WHAT IS EXPECTED: Extract every line below, verbatim.

PROVIDED MATERIAL:
:::::
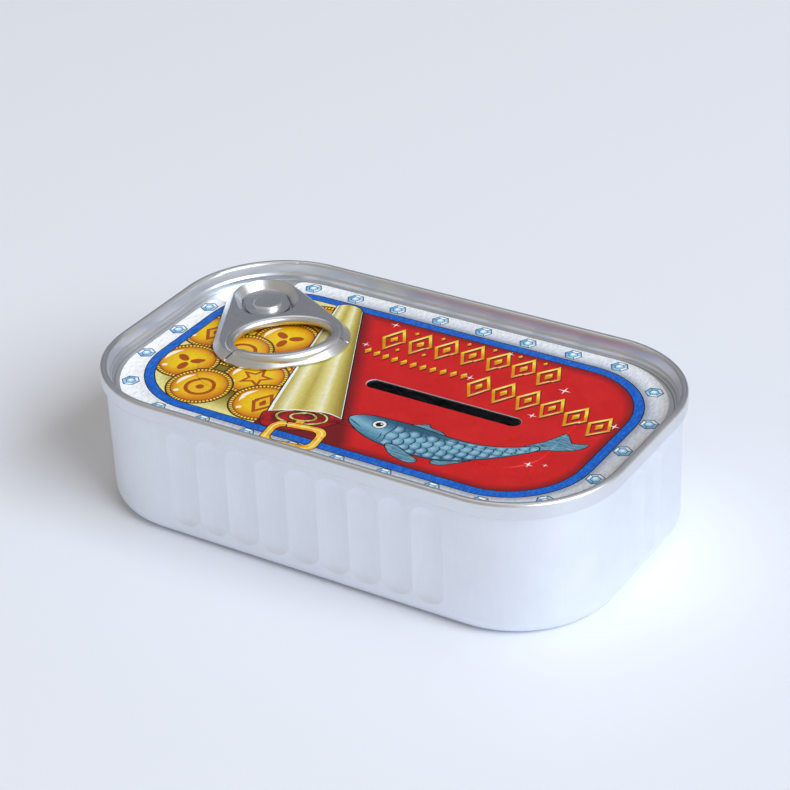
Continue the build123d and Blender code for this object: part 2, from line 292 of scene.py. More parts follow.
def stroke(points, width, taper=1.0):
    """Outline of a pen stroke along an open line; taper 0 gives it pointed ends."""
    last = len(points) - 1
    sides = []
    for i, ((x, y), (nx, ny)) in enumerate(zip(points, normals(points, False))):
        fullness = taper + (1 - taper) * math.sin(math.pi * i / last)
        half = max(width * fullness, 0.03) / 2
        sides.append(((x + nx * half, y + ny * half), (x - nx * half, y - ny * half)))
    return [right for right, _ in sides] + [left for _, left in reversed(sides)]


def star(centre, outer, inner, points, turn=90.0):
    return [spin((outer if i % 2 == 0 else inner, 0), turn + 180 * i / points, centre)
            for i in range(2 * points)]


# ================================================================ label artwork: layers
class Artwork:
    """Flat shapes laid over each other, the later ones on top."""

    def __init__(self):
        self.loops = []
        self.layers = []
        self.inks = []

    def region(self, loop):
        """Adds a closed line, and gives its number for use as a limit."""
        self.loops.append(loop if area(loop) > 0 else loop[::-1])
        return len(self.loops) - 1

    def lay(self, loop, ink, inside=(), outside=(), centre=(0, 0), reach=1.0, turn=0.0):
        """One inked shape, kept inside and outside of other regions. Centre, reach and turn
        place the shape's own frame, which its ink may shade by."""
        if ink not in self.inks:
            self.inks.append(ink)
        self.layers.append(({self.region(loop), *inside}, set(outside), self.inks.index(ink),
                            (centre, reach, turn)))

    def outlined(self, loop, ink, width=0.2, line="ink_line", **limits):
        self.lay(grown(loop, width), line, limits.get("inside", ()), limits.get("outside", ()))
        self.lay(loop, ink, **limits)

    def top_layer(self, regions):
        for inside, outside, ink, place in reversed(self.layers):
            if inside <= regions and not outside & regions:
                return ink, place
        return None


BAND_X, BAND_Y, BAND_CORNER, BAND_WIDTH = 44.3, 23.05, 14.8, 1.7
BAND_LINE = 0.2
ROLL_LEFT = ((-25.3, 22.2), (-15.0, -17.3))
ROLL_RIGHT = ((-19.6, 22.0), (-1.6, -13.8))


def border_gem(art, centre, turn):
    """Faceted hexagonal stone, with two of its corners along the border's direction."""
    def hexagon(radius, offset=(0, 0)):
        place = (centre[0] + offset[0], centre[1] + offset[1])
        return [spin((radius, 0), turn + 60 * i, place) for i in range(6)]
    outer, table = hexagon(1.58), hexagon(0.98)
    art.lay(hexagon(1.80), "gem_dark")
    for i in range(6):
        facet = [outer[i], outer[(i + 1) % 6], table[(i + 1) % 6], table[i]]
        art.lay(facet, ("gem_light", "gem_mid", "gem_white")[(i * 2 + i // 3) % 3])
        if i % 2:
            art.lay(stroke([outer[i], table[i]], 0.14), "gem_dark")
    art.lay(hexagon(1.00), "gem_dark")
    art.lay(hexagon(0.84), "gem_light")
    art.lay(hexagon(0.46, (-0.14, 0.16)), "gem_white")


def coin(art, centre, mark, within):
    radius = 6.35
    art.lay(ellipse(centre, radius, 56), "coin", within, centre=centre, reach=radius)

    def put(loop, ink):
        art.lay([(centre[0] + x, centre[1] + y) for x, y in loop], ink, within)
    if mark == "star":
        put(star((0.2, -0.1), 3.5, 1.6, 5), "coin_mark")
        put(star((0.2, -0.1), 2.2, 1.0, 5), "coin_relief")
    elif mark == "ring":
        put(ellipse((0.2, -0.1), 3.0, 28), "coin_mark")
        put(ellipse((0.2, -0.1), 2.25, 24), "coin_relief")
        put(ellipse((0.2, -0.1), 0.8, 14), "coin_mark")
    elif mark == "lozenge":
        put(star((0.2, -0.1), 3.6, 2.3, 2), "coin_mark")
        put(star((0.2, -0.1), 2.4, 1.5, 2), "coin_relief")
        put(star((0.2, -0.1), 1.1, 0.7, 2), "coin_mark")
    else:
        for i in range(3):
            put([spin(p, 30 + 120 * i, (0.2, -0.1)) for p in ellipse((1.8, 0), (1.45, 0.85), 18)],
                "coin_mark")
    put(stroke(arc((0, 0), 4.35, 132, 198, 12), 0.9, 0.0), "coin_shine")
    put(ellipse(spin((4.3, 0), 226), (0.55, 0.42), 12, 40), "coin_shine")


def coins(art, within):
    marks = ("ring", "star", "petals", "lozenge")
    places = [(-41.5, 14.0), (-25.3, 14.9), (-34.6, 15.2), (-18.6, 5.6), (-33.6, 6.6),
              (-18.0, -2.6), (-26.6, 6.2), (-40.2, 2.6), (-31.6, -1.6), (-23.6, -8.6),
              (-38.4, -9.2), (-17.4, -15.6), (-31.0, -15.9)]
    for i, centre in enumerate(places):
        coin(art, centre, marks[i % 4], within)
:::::
EXERCISE RESPONSE:
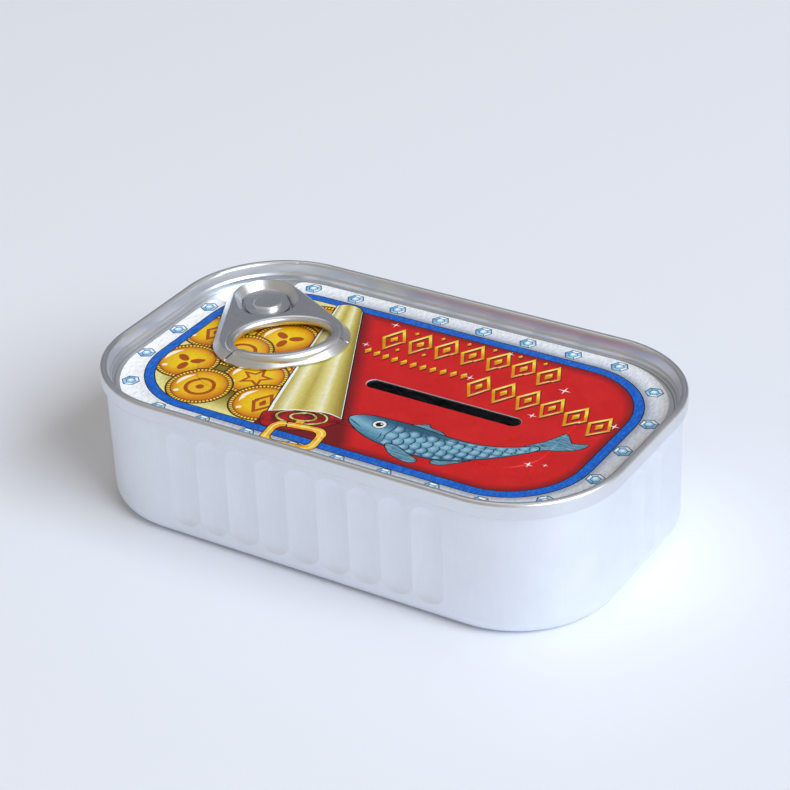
Continue the build123d and Blender code for this object: part 2, from line 292 of scene.py. More parts follow.
def stroke(points, width, taper=1.0):
    """Outline of a pen stroke along an open line; taper 0 gives it pointed ends."""
    last = len(points) - 1
    sides = []
    for i, ((x, y), (nx, ny)) in enumerate(zip(points, normals(points, False))):
        fullness = taper + (1 - taper) * math.sin(math.pi * i / last)
        half = max(width * fullness, 0.03) / 2
        sides.append(((x + nx * half, y + ny * half), (x - nx * half, y - ny * half)))
    return [right for right, _ in sides] + [left for _, left in reversed(sides)]


def star(centre, outer, inner, points, turn=90.0):
    return [spin((outer if i % 2 == 0 else inner, 0), turn + 180 * i / points, centre)
            for i in range(2 * points)]


# ================================================================ label artwork: layers
class Artwork:
    """Flat shapes laid over each other, the later ones on top."""

    def __init__(self):
        self.loops = []
        self.layers = []
        self.inks = []

    def region(self, loop):
        """Adds a closed line, and gives its number for use as a limit."""
        self.loops.append(loop if area(loop) > 0 else loop[::-1])
        return len(self.loops) - 1

    def lay(self, loop, ink, inside=(), outside=(), centre=(0, 0), reach=1.0, turn=0.0):
        """One inked shape, kept inside and outside of other regions. Centre, reach and turn
        place the shape's own frame, which its ink may shade by."""
        if ink not in self.inks:
            self.inks.append(ink)
        self.layers.append(({self.region(loop), *inside}, set(outside), self.inks.index(ink),
                            (centre, reach, turn)))

    def outlined(self, loop, ink, width=0.2, line="ink_line", **limits):
        self.lay(grown(loop, width), line, limits.get("inside", ()), limits.get("outside", ()))
        self.lay(loop, ink, **limits)

    def top_layer(self, regions):
        for inside, outside, ink, place in reversed(self.layers):
            if inside <= regions and not outside & regions:
                return ink, place
        return None


BAND_X, BAND_Y, BAND_CORNER, BAND_WIDTH = 44.3, 23.05, 14.8, 1.7
BAND_LINE = 0.2
ROLL_LEFT = ((-25.3, 22.2), (-15.0, -17.3))
ROLL_RIGHT = ((-19.6, 22.0), (-1.6, -13.8))


def border_gem(art, centre, turn):
    """Faceted hexagonal stone, with two of its corners along the border's direction."""
    def hexagon(radius, offset=(0, 0)):
        place = (centre[0] + offset[0], centre[1] + offset[1])
        return [spin((radius, 0), turn + 60 * i, place) for i in range(6)]
    outer, table = hexagon(1.58), hexagon(0.98)
    art.lay(hexagon(1.80), "gem_dark")
    for i in range(6):
        facet = [outer[i], outer[(i + 1) % 6], table[(i + 1) % 6], table[i]]
        art.lay(facet, ("gem_light", "gem_mid", "gem_white")[(i * 2 + i // 3) % 3])
        if i % 2:
            art.lay(stroke([outer[i], table[i]], 0.14), "gem_dark")
    art.lay(hexagon(1.00), "gem_dark")
    art.lay(hexagon(0.84), "gem_light")
    art.lay(hexagon(0.46, (-0.14, 0.16)), "gem_white")


def coin(art, centre, mark, within):
    radius = 6.35
    art.lay(ellipse(centre, radius, 56), "coin", within, centre=centre, reach=radius)

    def put(loop, ink):
        art.lay([(centre[0] + x, centre[1] + y) for x, y in loop], ink, within)
    if mark == "star":
        put(star((0.2, -0.1), 3.5, 1.6, 5), "coin_mark")
        put(star((0.2, -0.1), 2.2, 1.0, 5), "coin_relief")
    elif mark == "ring":
        put(ellipse((0.2, -0.1), 3.0, 28), "coin_mark")
        put(ellipse((0.2, -0.1), 2.25, 24), "coin_relief")
        put(ellipse((0.2, -0.1), 0.8, 14), "coin_mark")
    elif mark == "lozenge":
        put(star((0.2, -0.1), 3.6, 2.3, 2), "coin_mark")
        put(star((0.2, -0.1), 2.4, 1.5, 2), "coin_relief")
        put(star((0.2, -0.1), 1.1, 0.7, 2), "coin_mark")
    else:
        for i in range(3):
            put([spin(p, 30 + 120 * i, (0.2, -0.1)) for p in ellipse((1.8, 0), (1.45, 0.85), 18)],
                "coin_mark")
    put(stroke(arc((0, 0), 4.35, 132, 198, 12), 0.9, 0.0), "coin_shine")
    put(ellipse(spin((4.3, 0), 226), (0.55, 0.42), 12, 40), "coin_shine")


def coins(art, within):
    marks = ("ring", "star", "petals", "lozenge")
    places = [(-41.5, 14.0), (-25.3, 14.9), (-34.6, 15.2), (-18.6, 5.6), (-33.6, 6.6),
              (-18.0, -2.6), (-26.6, 6.2), (-40.2, 2.6), (-31.6, -1.6), (-23.6, -8.6),
              (-38.4, -9.2), (-17.4, -15.6), (-31.0, -15.9)]
    for i, centre in enumerate(places):
        coin(art, centre, marks[i % 4], within)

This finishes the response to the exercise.